━━ Recorded data ━━
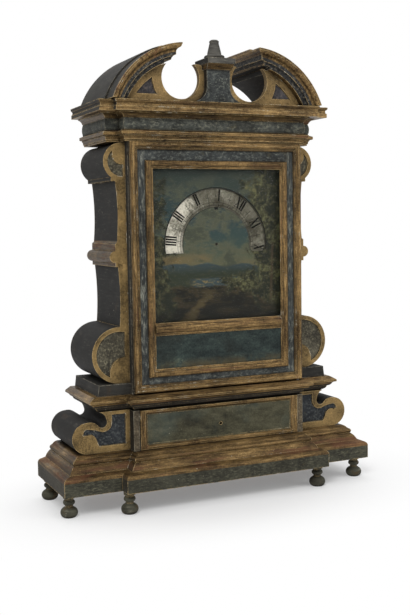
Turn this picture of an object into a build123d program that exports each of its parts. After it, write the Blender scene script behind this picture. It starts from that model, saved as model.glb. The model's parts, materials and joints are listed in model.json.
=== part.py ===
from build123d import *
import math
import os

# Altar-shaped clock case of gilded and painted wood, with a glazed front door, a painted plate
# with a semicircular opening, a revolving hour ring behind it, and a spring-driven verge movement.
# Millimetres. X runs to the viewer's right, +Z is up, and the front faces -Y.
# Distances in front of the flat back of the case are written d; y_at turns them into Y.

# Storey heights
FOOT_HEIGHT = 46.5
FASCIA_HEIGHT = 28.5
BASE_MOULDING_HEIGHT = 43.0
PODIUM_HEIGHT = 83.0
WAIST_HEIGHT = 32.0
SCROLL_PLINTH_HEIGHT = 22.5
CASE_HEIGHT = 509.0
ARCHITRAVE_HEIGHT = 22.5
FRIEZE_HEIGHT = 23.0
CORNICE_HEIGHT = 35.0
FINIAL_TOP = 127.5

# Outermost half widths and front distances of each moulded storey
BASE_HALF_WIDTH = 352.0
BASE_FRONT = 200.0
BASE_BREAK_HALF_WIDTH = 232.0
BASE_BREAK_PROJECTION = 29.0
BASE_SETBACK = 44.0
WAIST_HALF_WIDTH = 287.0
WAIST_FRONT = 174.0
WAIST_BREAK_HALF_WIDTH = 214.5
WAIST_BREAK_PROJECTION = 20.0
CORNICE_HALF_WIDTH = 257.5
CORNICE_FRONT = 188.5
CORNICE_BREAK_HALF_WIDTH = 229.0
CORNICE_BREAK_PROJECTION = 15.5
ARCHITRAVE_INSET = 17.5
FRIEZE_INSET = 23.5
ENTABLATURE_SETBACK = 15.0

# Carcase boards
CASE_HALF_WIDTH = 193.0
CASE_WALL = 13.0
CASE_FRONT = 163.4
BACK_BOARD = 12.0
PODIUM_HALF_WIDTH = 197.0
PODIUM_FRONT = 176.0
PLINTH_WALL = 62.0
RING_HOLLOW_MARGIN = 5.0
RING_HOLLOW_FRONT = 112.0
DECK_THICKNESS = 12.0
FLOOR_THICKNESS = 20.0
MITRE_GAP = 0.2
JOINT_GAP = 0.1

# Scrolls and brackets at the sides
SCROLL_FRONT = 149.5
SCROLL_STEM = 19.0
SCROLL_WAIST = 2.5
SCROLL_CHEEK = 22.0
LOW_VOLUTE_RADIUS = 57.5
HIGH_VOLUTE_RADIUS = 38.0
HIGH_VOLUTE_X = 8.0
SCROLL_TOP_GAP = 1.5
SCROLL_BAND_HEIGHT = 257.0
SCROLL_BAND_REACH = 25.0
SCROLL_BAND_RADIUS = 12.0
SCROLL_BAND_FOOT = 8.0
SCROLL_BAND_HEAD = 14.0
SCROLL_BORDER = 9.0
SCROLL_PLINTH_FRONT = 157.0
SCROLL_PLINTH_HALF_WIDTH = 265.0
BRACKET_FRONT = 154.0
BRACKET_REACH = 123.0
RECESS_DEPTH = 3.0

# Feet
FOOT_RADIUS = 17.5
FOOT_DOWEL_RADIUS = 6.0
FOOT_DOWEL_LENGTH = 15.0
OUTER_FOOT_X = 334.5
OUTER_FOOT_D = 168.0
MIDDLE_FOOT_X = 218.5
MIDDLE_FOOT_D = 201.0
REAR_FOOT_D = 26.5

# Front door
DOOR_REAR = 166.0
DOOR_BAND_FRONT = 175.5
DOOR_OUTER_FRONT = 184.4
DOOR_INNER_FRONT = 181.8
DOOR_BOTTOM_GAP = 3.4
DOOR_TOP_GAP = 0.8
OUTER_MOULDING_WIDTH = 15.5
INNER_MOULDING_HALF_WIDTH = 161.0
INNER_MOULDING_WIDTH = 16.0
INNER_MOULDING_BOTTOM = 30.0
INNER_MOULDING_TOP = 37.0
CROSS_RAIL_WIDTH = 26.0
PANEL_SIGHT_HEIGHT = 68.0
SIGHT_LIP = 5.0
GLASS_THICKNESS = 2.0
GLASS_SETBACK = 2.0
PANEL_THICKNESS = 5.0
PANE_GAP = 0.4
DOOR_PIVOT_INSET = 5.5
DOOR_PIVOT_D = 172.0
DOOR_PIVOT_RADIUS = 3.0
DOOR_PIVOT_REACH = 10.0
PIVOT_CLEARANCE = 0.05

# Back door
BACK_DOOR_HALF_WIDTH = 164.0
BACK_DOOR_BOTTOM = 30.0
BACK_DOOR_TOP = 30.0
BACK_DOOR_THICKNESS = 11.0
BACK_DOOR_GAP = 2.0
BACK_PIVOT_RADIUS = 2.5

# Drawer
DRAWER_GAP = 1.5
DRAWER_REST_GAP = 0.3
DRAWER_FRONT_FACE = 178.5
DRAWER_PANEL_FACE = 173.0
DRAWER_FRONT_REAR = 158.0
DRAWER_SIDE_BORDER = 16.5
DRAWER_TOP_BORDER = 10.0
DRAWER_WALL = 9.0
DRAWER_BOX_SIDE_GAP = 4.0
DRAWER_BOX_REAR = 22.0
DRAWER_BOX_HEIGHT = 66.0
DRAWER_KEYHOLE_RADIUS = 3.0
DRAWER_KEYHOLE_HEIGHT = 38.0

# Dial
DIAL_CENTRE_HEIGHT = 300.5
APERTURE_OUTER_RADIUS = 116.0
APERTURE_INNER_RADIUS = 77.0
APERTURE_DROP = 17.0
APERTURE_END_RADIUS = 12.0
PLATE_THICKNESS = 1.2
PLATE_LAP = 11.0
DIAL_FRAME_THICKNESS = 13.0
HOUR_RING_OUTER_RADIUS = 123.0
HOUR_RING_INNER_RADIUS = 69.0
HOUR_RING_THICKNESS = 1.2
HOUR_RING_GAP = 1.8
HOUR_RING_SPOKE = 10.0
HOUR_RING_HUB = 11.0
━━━
▶ _What you should do_: Repeat the data above exactly.

▶ _Correct response_:
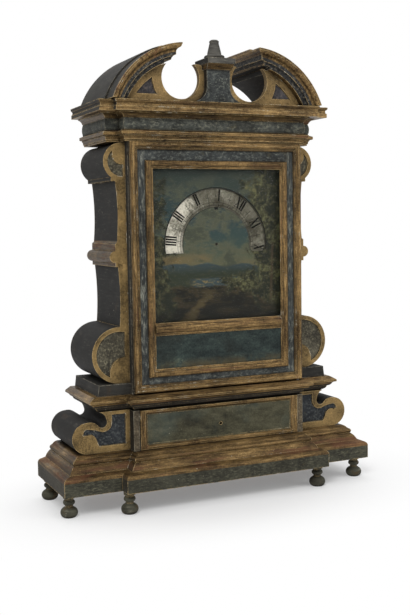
Turn this picture of an object into a build123d program that exports each of its parts. After it, write the Blender scene script behind this picture. It starts from that model, saved as model.glb. The model's parts, materials and joints are listed in model.json.
=== part.py ===
from build123d import *
import math
import os

# Altar-shaped clock case of gilded and painted wood, with a glazed front door, a painted plate
# with a semicircular opening, a revolving hour ring behind it, and a spring-driven verge movement.
# Millimetres. X runs to the viewer's right, +Z is up, and the front faces -Y.
# Distances in front of the flat back of the case are written d; y_at turns them into Y.

# Storey heights
FOOT_HEIGHT = 46.5
FASCIA_HEIGHT = 28.5
BASE_MOULDING_HEIGHT = 43.0
PODIUM_HEIGHT = 83.0
WAIST_HEIGHT = 32.0
SCROLL_PLINTH_HEIGHT = 22.5
CASE_HEIGHT = 509.0
ARCHITRAVE_HEIGHT = 22.5
FRIEZE_HEIGHT = 23.0
CORNICE_HEIGHT = 35.0
FINIAL_TOP = 127.5

# Outermost half widths and front distances of each moulded storey
BASE_HALF_WIDTH = 352.0
BASE_FRONT = 200.0
BASE_BREAK_HALF_WIDTH = 232.0
BASE_BREAK_PROJECTION = 29.0
BASE_SETBACK = 44.0
WAIST_HALF_WIDTH = 287.0
WAIST_FRONT = 174.0
WAIST_BREAK_HALF_WIDTH = 214.5
WAIST_BREAK_PROJECTION = 20.0
CORNICE_HALF_WIDTH = 257.5
CORNICE_FRONT = 188.5
CORNICE_BREAK_HALF_WIDTH = 229.0
CORNICE_BREAK_PROJECTION = 15.5
ARCHITRAVE_INSET = 17.5
FRIEZE_INSET = 23.5
ENTABLATURE_SETBACK = 15.0

# Carcase boards
CASE_HALF_WIDTH = 193.0
CASE_WALL = 13.0
CASE_FRONT = 163.4
BACK_BOARD = 12.0
PODIUM_HALF_WIDTH = 197.0
PODIUM_FRONT = 176.0
PLINTH_WALL = 62.0
RING_HOLLOW_MARGIN = 5.0
RING_HOLLOW_FRONT = 112.0
DECK_THICKNESS = 12.0
FLOOR_THICKNESS = 20.0
MITRE_GAP = 0.2
JOINT_GAP = 0.1

# Scrolls and brackets at the sides
SCROLL_FRONT = 149.5
SCROLL_STEM = 19.0
SCROLL_WAIST = 2.5
SCROLL_CHEEK = 22.0
LOW_VOLUTE_RADIUS = 57.5
HIGH_VOLUTE_RADIUS = 38.0
HIGH_VOLUTE_X = 8.0
SCROLL_TOP_GAP = 1.5
SCROLL_BAND_HEIGHT = 257.0
SCROLL_BAND_REACH = 25.0
SCROLL_BAND_RADIUS = 12.0
SCROLL_BAND_FOOT = 8.0
SCROLL_BAND_HEAD = 14.0
SCROLL_BORDER = 9.0
SCROLL_PLINTH_FRONT = 157.0
SCROLL_PLINTH_HALF_WIDTH = 265.0
BRACKET_FRONT = 154.0
BRACKET_REACH = 123.0
RECESS_DEPTH = 3.0

# Feet
FOOT_RADIUS = 17.5
FOOT_DOWEL_RADIUS = 6.0
FOOT_DOWEL_LENGTH = 15.0
OUTER_FOOT_X = 334.5
OUTER_FOOT_D = 168.0
MIDDLE_FOOT_X = 218.5
MIDDLE_FOOT_D = 201.0
REAR_FOOT_D = 26.5

# Front door
DOOR_REAR = 166.0
DOOR_BAND_FRONT = 175.5
DOOR_OUTER_FRONT = 184.4
DOOR_INNER_FRONT = 181.8
DOOR_BOTTOM_GAP = 3.4
DOOR_TOP_GAP = 0.8
OUTER_MOULDING_WIDTH = 15.5
INNER_MOULDING_HALF_WIDTH = 161.0
INNER_MOULDING_WIDTH = 16.0
INNER_MOULDING_BOTTOM = 30.0
INNER_MOULDING_TOP = 37.0
CROSS_RAIL_WIDTH = 26.0
PANEL_SIGHT_HEIGHT = 68.0
SIGHT_LIP = 5.0
GLASS_THICKNESS = 2.0
GLASS_SETBACK = 2.0
PANEL_THICKNESS = 5.0
PANE_GAP = 0.4
DOOR_PIVOT_INSET = 5.5
DOOR_PIVOT_D = 172.0
DOOR_PIVOT_RADIUS = 3.0
DOOR_PIVOT_REACH = 10.0
PIVOT_CLEARANCE = 0.05

# Back door
BACK_DOOR_HALF_WIDTH = 164.0
BACK_DOOR_BOTTOM = 30.0
BACK_DOOR_TOP = 30.0
BACK_DOOR_THICKNESS = 11.0
BACK_DOOR_GAP = 2.0
BACK_PIVOT_RADIUS = 2.5

# Drawer
DRAWER_GAP = 1.5
DRAWER_REST_GAP = 0.3
DRAWER_FRONT_FACE = 178.5
DRAWER_PANEL_FACE = 173.0
DRAWER_FRONT_REAR = 158.0
DRAWER_SIDE_BORDER = 16.5
DRAWER_TOP_BORDER = 10.0
DRAWER_WALL = 9.0
DRAWER_BOX_SIDE_GAP = 4.0
DRAWER_BOX_REAR = 22.0
DRAWER_BOX_HEIGHT = 66.0
DRAWER_KEYHOLE_RADIUS = 3.0
DRAWER_KEYHOLE_HEIGHT = 38.0

# Dial
DIAL_CENTRE_HEIGHT = 300.5
APERTURE_OUTER_RADIUS = 116.0
APERTURE_INNER_RADIUS = 77.0
APERTURE_DROP = 17.0
APERTURE_END_RADIUS = 12.0
PLATE_THICKNESS = 1.2
PLATE_LAP = 11.0
DIAL_FRAME_THICKNESS = 13.0
HOUR_RING_OUTER_RADIUS = 123.0
HOUR_RING_INNER_RADIUS = 69.0
HOUR_RING_THICKNESS = 1.2
HOUR_RING_GAP = 1.8
HOUR_RING_SPOKE = 10.0
HOUR_RING_HUB = 11.0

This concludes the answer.